Lihat ke Halaman Asli

Christian Evan Chandra

TERVERIFIKASI

Narablog

Efisiensi, Efektivitas, dan Modularisasi Demi Eksistensi Nyata Maskapai Berbiaya Rendah

Diperbarui: 7 Februari 2024   08:50

Kompasiana adalah platform blog. Konten ini menjadi tanggung jawab bloger dan tidak mewakili pandangan redaksi Kompas.

Perlunya mengurangi kursi kosong untuk meningkatkan efisiensi dan menurunkan harga tiket pesawat. Foto: Unsplash

Indonesia adalah negara kepulauan. Luasnya wilayah Indonesia membuat penggunaan kapal laut tidak mencukupi dan pesawat terbang lebih baik soal kecepatan. Mahalnya tiket penerbangan dari maskapai yang lebih dulu ada melahirkan keberadaan maskapai berbiaya rendah.
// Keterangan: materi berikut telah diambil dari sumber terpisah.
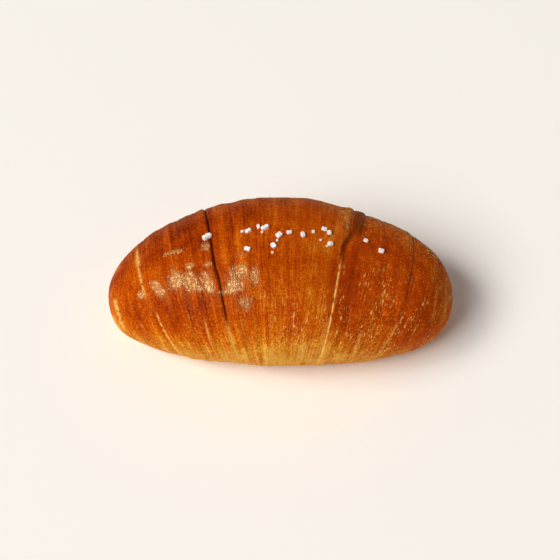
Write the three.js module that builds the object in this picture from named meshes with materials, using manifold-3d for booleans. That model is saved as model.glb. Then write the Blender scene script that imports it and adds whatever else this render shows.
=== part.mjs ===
// Bread roll: one triangle of dough rolled up and baked, with coarse salt grains along its ridge.
// Millimetres. +X runs along the roll, -Y is its front and +Z is up. The origin lies on the table,
// below the middle of the roll. Angles run round the roll in degrees: 0 is the front, 90 the top,
// 180 the back and 270 the underside.

import * as THREE from 'three';
import { mergeVertices } from 'three/addons/utils/BufferGeometryUtils.js';
import Module from 'manifold-3d';

// Size of the whole roll
const length = 130;
const width = 63.6;
const height = 51.3;
const waistHeight = 26.8; // height of the widest line, at the middle
const tipHeight = 13.9; // height of the two tips above the table
const waistDrop = 2.4; // how late the widest line sinks towards the tips
const baseDepth = 1.34; // depth of the round lower half against waistHeight, before the base is cut flat
const endPower = { left: 2.08, right: 2.21 }; // superellipse power of each end's outline
const shoulder = { left: -1.4, right: -4 }; // height added between the middle and each tip
const tipSwing = -0.65; // how far the right tip swings back from the middle line, and the left one forward

// The spiral seam: its distance from the middle, for a number of turns of the dough from its outer end
const turnCount = 3;
const seamStart = 9.8;
const seamPower = 1.38;
const seamSway = 4.4;
const seamSwayTurn = 0.011;
const tipMargin = 2.4; // a seam ends this far before the tip
const sideStretch = { left: 1.049, right: 1.002 };
const kink = { left: { size: 0.35, at: 67 }, right: { size: 1, at: 97 } };
const kinkWidth = 4;

// Relief along the seams, listed from the middle outwards: each size low on the front and on top
const seamDepth = {
  left: [[0.25, 1.2], [0.2, 0.5], [0.3, 0.4]],
  right: [[0.3, 0.6], [0.2, 0.4], [0.2, 0.4]],
};
const lipRadius = [1.4, 1.8, 1.6];
// How far the outer wrap lies lower
const seamStep = {
  left: [[0.1, -0.2], [0.2, 0.3], [0.3, 0.3]],
  right: [[-0.3, 1], [0.3, 0.5], [0.2, 0.4]],
};
const stepReach = 6;
// The angles between which each side's seams grow from their low size to their size on top
const frontToTop = { left: { from: 5, to: 65 }, right: { from: 62, to: 98 } };
const backFade = { from: 200, to: 240 };
// Over the back, the right wrap's step lies further out than its seam
const ledge = { size: 1, out: 3.8, softness: 0.7, from: 100, to: 112 };

// Long soft lumps of the dough: height, spread along X, beat round the roll, and where each wave begins
const lumps = [
  { size: 0.25, spread: 9.5, beat: 2, alongShift: 1.6, roundShift: 0 },
  { size: 0.16, spread: 5.2, beat: 3, alongShift: 2.1, roundShift: 1.2 },
  { size: 0.12, spread: 3.1, beat: 4, alongShift: 4.4, roundShift: 2.6 },
];

// Fuller places by the two tips: place along X, angle round the roll, reach both ways and height
const bulges = [
  { at: -62, angle: -10, reach: 7, reachRound: 28, size: 5 },
  { at: 61, angle: 120, reach: 7, reachRound: 28, size: 3 },
];

// Mesh steps: columns round the roll, and rings across each band, from the middle outwards
const columns = 52;
const bandRings = [20, 12, 8, 6];
const undersideFrom = 240; // from here the rings swing back to where they began, under the roll
const undersideTo = 300;

// Salt grains: place along X, angle round the roll, and the grain's length, width and turn
const salt = [
  [-26.3, 96, 3.7, 2.0, 30],
  [-13.6, 96, 1.2, 1.1, 0],
  [-11.4, 96, 2.5, 1.5, 30],
  [-7.8, 99, 1.2, 2.0, 10],
  [-6.5, 94, 0.9, 0.8, 0],
  [-5.4, 97.5, 3.1, 1.7, 25],
  [-0.4, 91, 2.4, 2.0, 40],
  [-1.1, 87, 0.9, 0.9, 0],
  [-2.4, 83, 2.2, 1.8, -60],
  [-2.8, 78, 0.9, 0.8, 0],
  [3.2, 93.5, 2.0, 1.4, 15],
  [8.0, 93, 1.5, 2.3, 10],
  [11.8, 97, 1.2, 1.3, 0],
  [14.4, 91, 0.8, 0.8, 0],
  [15.8, 101, 2.1, 1.5, 0],
  [17.6, 98.5, 1.5, 2.0, 0],
  [17.8, 89, 2.1, 1.8, 20],
  [16.6, 87, 0.9, 0.8, 0],
  [-11.6, 81.5, 2.4, 1.6, -20],
  [31, 100, 1.8, 1.4, -25],
  [36.5, 93, 2.2, 1.7, -10],
];
const grainHeight = 0.72; // share of the grain's mean width
const grainSink = 0.3; // share of its height that sits in the crust
const grainRoughness = 0.18;

const radians = THREE.MathUtils.degToRad;
const { smoothstep, lerp, euclideanModulo } = THREE.MathUtils;
const halfLength = length / 2;

function sideOf(x) {
  return x < 0 ? 'left' : 'right';
}

// Angle as -90 to 270, so that it grows all the way from the underside round and back to it
function wholeAngle(angle) {
  return ((((angle + 90) % 360) + 360) % 360) - 90;
}

// Distance from the middle of the seam that is the given number of turns from the dough's outer end
function spiralPlace(turn) {
  const spread = (halfLength - seamStart) * Math.max(1 - turn / turnCount, 0) ** seamPower;
  const sway = seamSway * Math.sin((Math.PI * turn) / turnCount) ** 2;
  return halfLength - spread - sway * Math.cos(2 * Math.PI * (turn - seamSwayTurn));
}

// Distance from the middle of seam 0, 1 or 2 on one side of the roll
function seamPlace(side, seam, angle) {
  const turn = seam + (angle + 90) / 360;
  const bend = seam === 0 ? kink[side].size * Math.tanh((angle - kink[side].at) / kinkWidth) : 0;
  return Math.min(spiralPlace(turn) * sideStretch[side] + bend, halfLength - tipMargin);
}

// The same, for the rings of the mesh, which close on themselves under the roll
function ringSeamPlace(side, seam, angle) {
  const whole = wholeAngle(angle);
  const under = whole < undersideTo - 360 ? whole + 360 : whole;
  if (under <= undersideFrom) return seamPlace(side, seam, under);
  const share = smoothstep(under, undersideFrom, undersideTo);
  return lerp(seamPlace(side, seam, undersideFrom), seamPlace(side, seam, undersideTo - 360), share);
}

// A seam's size at an angle, from its sizes low on the front and on top; it fades out under the roll
function seamSize([low, high], side, angle) {
  const size = lerp(low, high, smoothstep(angle, frontToTop[side].from, frontToTop[side].to));
  return size * (1 - smoothstep(angle, backFade.from, backFade.to));
}

// Height of the seams' relief: each wrap rounds down into the seam, and the outer wrap lies lower
function seamRelief(x, angle) {
  const side = sideOf(x);
  const whole = wholeAngle(angle);
  let relief = 0;
  for (let seam = 0; seam < turnCount; seam++) {
    const off = Math.abs(x) - seamPlace(side, seam, whole);
    const near = Math.max(1 - Math.abs(off) / lipRadius[seam], 0);
    relief -= seamSize(seamDepth[side][seam], side, whole) * (1 - Math.sqrt(1 - near * near));
    if (off > 0) relief -= seamSize(seamStep[side][seam], side, whole) * Math.exp(-off / stepReach);
    if (off > 0 && seam === 0 && side === 'right') relief += ledgeRelief(off, whole);
  }
  return relief;
}

function ledgeRelief(off, angle) {
  const high = smoothstep(angle, ledge.from, ledge.to) * (1 - smoothstep(angle, backFade.from, backFade.to));
  return ledge.size * high * (1 - smoothstep(off, ledge.out - ledge.softness, ledge.out + ledge.softness));
}

function lumpRelief(x, angle) {
  return lumps.reduce((sum, lump) => {
    const alongWave = Math.sin(x / lump.spread + lump.alongShift);
    const roundWave = Math.cos(radians(angle) * lump.beat + lump.roundShift + x / length);
    return sum + lump.size * alongWave * roundWave;
  }, 0);
}

function bulgeRelief(x, angle) {
  return bulges.reduce((sum, bulge) => {
    const along = (x - bulge.at) / bulge.reach;
    const round = (euclideanModulo(angle - bulge.angle + 180, 360) - 180) / bulge.reachRound;
    return sum + bulge.size * Math.exp(-along * along - round * round);
  }, 0);
}

// Radius share of the section at x: 1 at the middle and 0 at the tip
function sectionShare(x) {
  const power = endPower[sideOf(x)];
  return Math.max(1 - Math.abs(x / halfLength) ** power, 0) ** (1 / power);
}

// A point of the crust at a place along the roll and an angle round it
function crustPoint(x, angle) {
  const q = x / halfLength;
  const share = sectionShare(x);
  const centre = tipHeight + (waistHeight - tipHeight) * share ** waistDrop;
  const crown = shoulder[sideOf(x)] * Math.sin(Math.PI * Math.abs(q)) ** 2;
  const upper = (height - waistHeight + crown) * share;
  const lower = waistHeight * baseDepth * share;
  const sine = Math.sin(radians(angle));
  const across = (-Math.cos(radians(angle)) * share * width) / 2;
  const rise = sine * (sine > 0 ? upper : lower);
  const radius = Math.hypot(across, rise);
  const relief = (seamRelief(x, angle) + lumpRelief(x, angle) + bulgeRelief(x, angle)) * share;
  const scale = radius > 0 ? 1 + relief / radius : 1;
  return new THREE.Vector3(x, across * scale + tipSwing * q, centre + rise * scale);
}

// Ring places as a band on one side and a share of the way across it, closer together by the seams
function ringList() {
  const rings = [];
  const across = (side, band, from, to, steps) => {
    for (let step = 0; step < steps; step++) {
      const even = lerp(from, to, step / steps);
      rings.push({ side, band, share: (1 - Math.cos(Math.PI * even)) / 2 });
    }
  };
  for (let band = bandRings.length - 1; band > 0; band--) across('right', band, 1, 0, bandRings[band]);
  across('middle', 0, 0, 1, bandRings[0]);
  for (let band = 1; band < bandRings.length; band++) across('left', band, 0, 1, bandRings[band]);
  rings.push({ side: 'left', band: bandRings.length - 1, share: 1 });
  return rings;
}

// Place along X of a ring at an angle
function ringPlace(ring, angle) {
  if (ring.side === 'middle') {
    return lerp(ringSeamPlace('right', 0, angle), -ringSeamPlace('left', 0, angle), ring.share);
  }
  const inner = ringSeamPlace(ring.side, ring.band - 1, angle);
  const last = ring.band === bandRings.length - 1;
  const outer = last ? halfLength : ringSeamPlace(ring.side, ring.band, angle);
  return lerp(inner, outer, ring.share) * (ring.side === 'left' ? -1 : 1);
}

// The dough's round body, drawn from a sphere whose poles become the two tips
function makeBody() {
  const rings = ringList();
  const geometry = new THREE.SphereGeometry(1, columns, rings.length - 1);
  const { position, uv } = geometry.attributes;
  for (let i = 0; i < position.count; i++) {
    const angle = 180 - 360 * uv.getX(i);
    const ring = rings[Math.round((1 - uv.getY(i)) * (rings.length - 1))];
    const point = crustPoint(ringPlace(ring, angle), angle);
    position.setXYZ(i, point.x, point.y, point.z);
  }
  return geometry;
}

// One rough crystal of salt, sunk a little into the crust
function makeGrain([x, angle, grainLength, grainWidth, turn], index) {
  const geometry = new THREE.IcosahedronGeometry(0.5, 0);
  const size = new THREE.Vector3(grainLength, grainWidth, ((grainLength + grainWidth) / 2) * grainHeight);
  const { position } = geometry.attributes;
  const corner = new THREE.Vector3();
  for (let i = 0; i < position.count; i++) {
    corner.fromBufferAttribute(position, i);
    const wave = Math.sin(corner.x * 7 + index * 2.3) + Math.sin(corner.y * 9 + corner.z * 8 + index);
    corner.multiplyScalar(1 + grainRoughness * wave * 0.5).multiply(size);
    position.setXYZ(i, corner.x, corner.y, corner.z);
  }
  const step = 0.5;
  const point = crustPoint(x, angle);
  const alongX = crustPoint(x + step, angle).sub(point);
  const around = crustPoint(x, angle + step).sub(point);
  const outward = alongX.cross(around).normalize();
  const tilt = new THREE.Quaternion().setFromUnitVectors(new THREE.Vector3(0, 0, 1), outward);
  geometry.rotateZ(radians(turn));
  geometry.applyQuaternion(tilt);
  const lift = size.z * (0.5 - grainSink);
  geometry.translate(...point.addScaledVector(outward, lift).toArray());
  return geometry;
}

const wasm = await Module();
wasm.setup();

function toSolid(geometry) {
  const bare = geometry.index ? geometry.clone() : geometry;
  bare.deleteAttribute('normal');
  bare.deleteAttribute('uv');
  const merged = mergeVertices(bare, 1e-4);
  return new wasm.Manifold(new wasm.Mesh({
    numProp: 3,
    vertProperties: new Float32Array(merged.attributes.position.array),
    triVerts: new Uint32Array(merged.index.array),
  }));
}

function toGeometry(solid) {
  const mesh = solid.getMesh();
  const geometry = new THREE.BufferGeometry();
  geometry.setAttribute('position', new THREE.BufferAttribute(new Float32Array(mesh.vertProperties), 3));
  geometry.setIndex(new THREE.BufferAttribute(new Uint32Array(mesh.triVerts), 1));
  geometry.computeVertexNormals();
  return geometry;
}

// The slab that cuts the roll's base flat on the table
function makeTableCut() {
  const slab = new THREE.BoxGeometry(length * 2, width * 2, height);
  slab.translate(0, 0, -height / 2);
  return slab;
}

// Moves a geometry along X and Y so that its box stands over the origin
function centre(geometry) {
  geometry.computeBoundingBox();
  const middle = geometry.boundingBox.getCenter(new THREE.Vector3());
  geometry.translate(-middle.x, -middle.y, 0);
  return geometry;
}

function makeRoll() {
  const body = toSolid(makeBody()).subtract(toSolid(makeTableCut()));
  const salted = salt.map(makeGrain).reduce((solid, grain) => solid.add(toSolid(grain)), body);
  const crust = new THREE.MeshStandardMaterial({ color: 0xb4641a, roughness: 0.42, metalness: 0 });
  const mesh = new THREE.Mesh(centre(toGeometry(salted)), crust);
  mesh.name = 'roll';
  return mesh;
}

const group = new THREE.Group();
group.add(makeRoll());

export default group;
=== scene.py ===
import math

import bpy
import numpy as np
from mathutils import Matrix, Vector, noise


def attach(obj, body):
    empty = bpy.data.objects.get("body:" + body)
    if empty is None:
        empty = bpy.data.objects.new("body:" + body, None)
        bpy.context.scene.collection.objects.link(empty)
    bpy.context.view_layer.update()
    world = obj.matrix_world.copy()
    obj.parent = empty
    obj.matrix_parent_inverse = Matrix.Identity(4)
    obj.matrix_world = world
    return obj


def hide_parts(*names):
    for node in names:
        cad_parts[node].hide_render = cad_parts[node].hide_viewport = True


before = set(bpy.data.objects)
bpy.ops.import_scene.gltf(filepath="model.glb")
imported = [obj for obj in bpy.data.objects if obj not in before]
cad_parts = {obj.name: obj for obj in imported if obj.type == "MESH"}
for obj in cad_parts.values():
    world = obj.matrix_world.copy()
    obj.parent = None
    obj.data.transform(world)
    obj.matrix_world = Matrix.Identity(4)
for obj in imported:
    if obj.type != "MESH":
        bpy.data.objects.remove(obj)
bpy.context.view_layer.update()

# A rolled bread roll with coarse salt: one crust piece and one piece of salt grains, both fitted over
# the CAD roll. Shape values are millimetres, as in the part's source, and the scene is in metres.
mm = 0.001

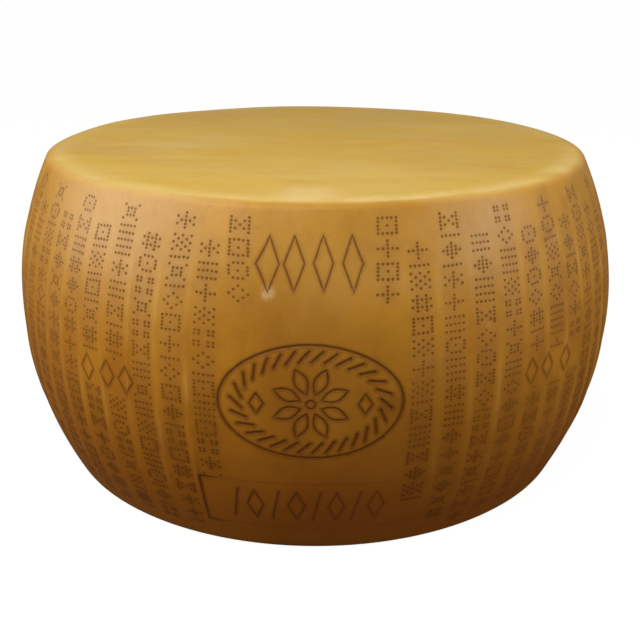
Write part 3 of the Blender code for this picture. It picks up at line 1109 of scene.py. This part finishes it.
class CHEESE_OT_add_rind(bpy.types.Operator):
    """Model the marked rind as six sectors that stand for the plain wheel"""

    bl_idname = "cheese.add_rind"
    bl_label = "Add rind"

    def execute(self, context):
        sizes = context.scene.cheese_sizes
        marks = context.scene.cheese_marks
        pattern = Pattern(Layout(sizes, marks))
        material = rind_material(sizes, context.scene.cheese_colours)
        for number in range(SECTORS):
            first_cell = FIRST_CELL + (number - (number > SECTORS // 2) * SECTORS) * SECTOR_CELLS
            strip = flat_strip(f"rind_{number + 1}", pattern.layout)
            cut_lines(strip, pattern, marks, first_cell)
            press_dots(strip, pattern, marks, first_cell)
            wrap(strip, pattern, sizes, marks, first_cell)
            close_sector(strip, sizes)
            make_active(strip)
            bpy.ops.object.shade_smooth_by_angle(angle=SMOOTH_ANGLE)
            strip.data.materials.append(material)
            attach(strip, "root")
            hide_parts("wheel")
            deselect_all()
        return {"FINISHED"}


class CHEESE_OT_add_studio(bpy.types.Operator):
    """Set up the pale floor, the soft lights and the camera"""

    bl_idname = "cheese.add_studio"
    bl_label = "Add studio"

    def execute(self, context):
        sizes = context.scene.cheese_sizes
        studio = context.scene.cheese_studio
        add_floor(studio)
        add_world(studio)
        add_lights(studio)
        add_camera(sizes, studio)
        context.scene.view_settings.view_transform = "Standard"
        return {"FINISHED"}


def seen_as(tree, camera_look, other_look):
    """A shader that the camera sees as one look and that lights the scene as another."""
    path = tree.node("ShaderNodeLightPath").outputs["Is Camera Ray"]
    return tree.node("ShaderNodeMixShader", {0: path, 1: other_look, 2: camera_look}).outputs[0]


def add_floor(studio):
    """A wide pale floor that shows white with a faint shadow and sends little light back up."""
    deselect_all()
    bpy.ops.mesh.primitive_plane_add(size=30)
    floor = bpy.context.object
    floor.name = "floor"
    material = bpy.data.materials.new("floor")
    material.use_nodes = True
    material.node_tree.nodes.clear()
    tree = Tree(material.node_tree)
    place = tree.node("ShaderNodeTexCoord").outputs["Object"]
    tone = tree.mix(tree.noise(place, *PAPER_NOISE), *PAPER)
    paper = tree.node("ShaderNodeBsdfDiffuse", {"Color": tone}).outputs[0]
    glow = tree.node("ShaderNodeEmission", {"Color": WHITE, "Strength": FLOOR_GLOW}).outputs[0]
    white = tree.node("ShaderNodeMixShader", {0: studio.floor_shadow, 1: glow, 2: paper}).outputs[0]
    dim = tree.node("ShaderNodeBsdfDiffuse", {"Color": FLOOR_BOUNCE}).outputs[0]
    tree.node("ShaderNodeOutputMaterial", {"Surface": seen_as(tree, white, dim)})
    floor.data.materials.append(material)


def add_world(studio):
    """Surroundings that show white and light the wheel softly."""
    world = bpy.data.worlds.new("studio")
    world.use_nodes = True
    world.node_tree.nodes.clear()
    tree = Tree(world.node_tree)
    white = tree.node("ShaderNodeBackground", {"Color": WHITE, "Strength": 1.0}).outputs[0]
    soft_inputs = {"Color": WORLD_LIGHT, "Strength": studio.world_strength}
    soft = tree.node("ShaderNodeBackground", soft_inputs).outputs[0]
    tree.node("ShaderNodeOutputWorld", {"Surface": seen_as(tree, white, soft)})
    bpy.context.scene.world = world


def direction(heading):
    """Euler turn that points an object's -Z along a heading."""
    x, y, z = heading
    return (math.pi / 2 + math.atan2(z, math.hypot(x, y)), 0.0, math.atan2(-x, y))


def add_lights(studio):
    """A soft light above the front and a broad one at either side."""
    for name, place, target, size, power, colour in LIGHTS:
        data = bpy.data.lights.new(name, "AREA")
        data.shape = "SQUARE"
        data.size = size
        data.energy = getattr(studio, power)
        data.color = colour
        light = bpy.data.objects.new(name, data)
        light.location = place
        light.rotation_euler = direction((-place[0], -place[1], target - place[2]))
        bpy.context.scene.collection.objects.link(light)


def add_camera(sizes, studio):
    """The camera at the photograph's angle."""
    data = bpy.data.cameras.new("camera")
    data.lens = studio.lens
    data.sensor_width = 36.0
    data.dof.use_dof = False
    camera = bpy.data.objects.new("camera", data)
    bpy.context.scene.collection.objects.link(camera)
    right, up = (share * sizes.widest_radius for share in CAMERA_AIM)
    back = studio.camera_distance * math.cos(studio.camera_rise)
    rise = studio.camera_distance * math.sin(studio.camera_rise)
    camera.location = (right, -back, sizes.height / 2 + up + rise)
    camera.rotation_euler = direction((0.0, back, -rise))
    camera.rotation_mode = "QUATERNION"
    roll = Quaternion((0.0, 0.0, 1.0), studio.camera_roll)
    camera.rotation_quaternion = camera.rotation_quaternion @ roll
    bpy.context.scene.camera = camera


class CHEESE_PT_panel(bpy.types.Panel):
    """Sizes, colours and steps of the cheese wheel"""

    bl_label = "Cheese wheel"
    bl_idname = "CHEESE_PT_panel"
    bl_space_type = "VIEW_3D"
    bl_region_type = "UI"
    bl_category = "Cheese"

    def draw(self, context):
        for title, group in (
            ("Wheel", context.scene.cheese_sizes),
            ("Marks", context.scene.cheese_marks),
            ("Colours", context.scene.cheese_colours),
            ("Studio", context.scene.cheese_studio),
        ):
            box = self.layout.box()
            box.label(text=title)
            for name in group.__annotations__:
                box.prop(group, name)
        self.layout.operator(CHEESE_OT_add_rind.bl_idname)
        self.layout.operator(CHEESE_OT_add_studio.bl_idname)


GROUPS = {
    "cheese_sizes": WheelSizes,
    "cheese_marks": MarkSizes,
    "cheese_colours": RindColours,
    "cheese_studio": StudioSettings,
}
CLASSES = (*GROUPS.values(), CHEESE_OT_add_rind, CHEESE_OT_add_studio, CHEESE_PT_panel)


def register():
    """Makes the panel, the operators and the settings known."""
    for one in CLASSES:
        bpy.utils.register_class(one)
    for name, group in GROUPS.items():
        setattr(bpy.types.Scene, name, bpy.props.PointerProperty(type=group))


def unregister():
    """Takes them out again."""
    for name in GROUPS:
        delattr(bpy.types.Scene, name)
    for one in reversed(CLASSES):
        bpy.utils.unregister_class(one)


def main():
    """Builds the rind and the studio."""
    register()
    bpy.ops.cheese.add_rind()
    bpy.ops.cheese.add_studio()


if __name__ == "__main__":
    main()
Apakah maskapai ini biayanya benar-benar rendah?

Di satu sisi, Pemerintah memberlakukan rentang harga untuk mencegah tiket terlalu mahal sekaligus persaingan yang tidak sehat di industri maskapai penerbangan. Diatur saja, kita melihat ada saja maskapai yang tutup usia dari masa ke masa. Di sisi lain, hal ini menjadi salah satu faktor yang mengurangi selisih biaya tiket antara maskapai berbiaya rendah dengan maskapai berlayanan penuh seperti Garuda Indonesia dan Batik Air.

Penyebab maskapai berbiaya rendah belum memberikan tiket lebih murah secara signifikan

Sekalipun batas bawah harga tiket yang ditetapkan Pemerintah belum benar-benar murah, tidak selalu maskapai berbiaya rendah mematok harga mendekati itu. Faktor keekonomian dan keseimbangan permintaan-penawaran tetap menjadi pertimbangan utama maskapai.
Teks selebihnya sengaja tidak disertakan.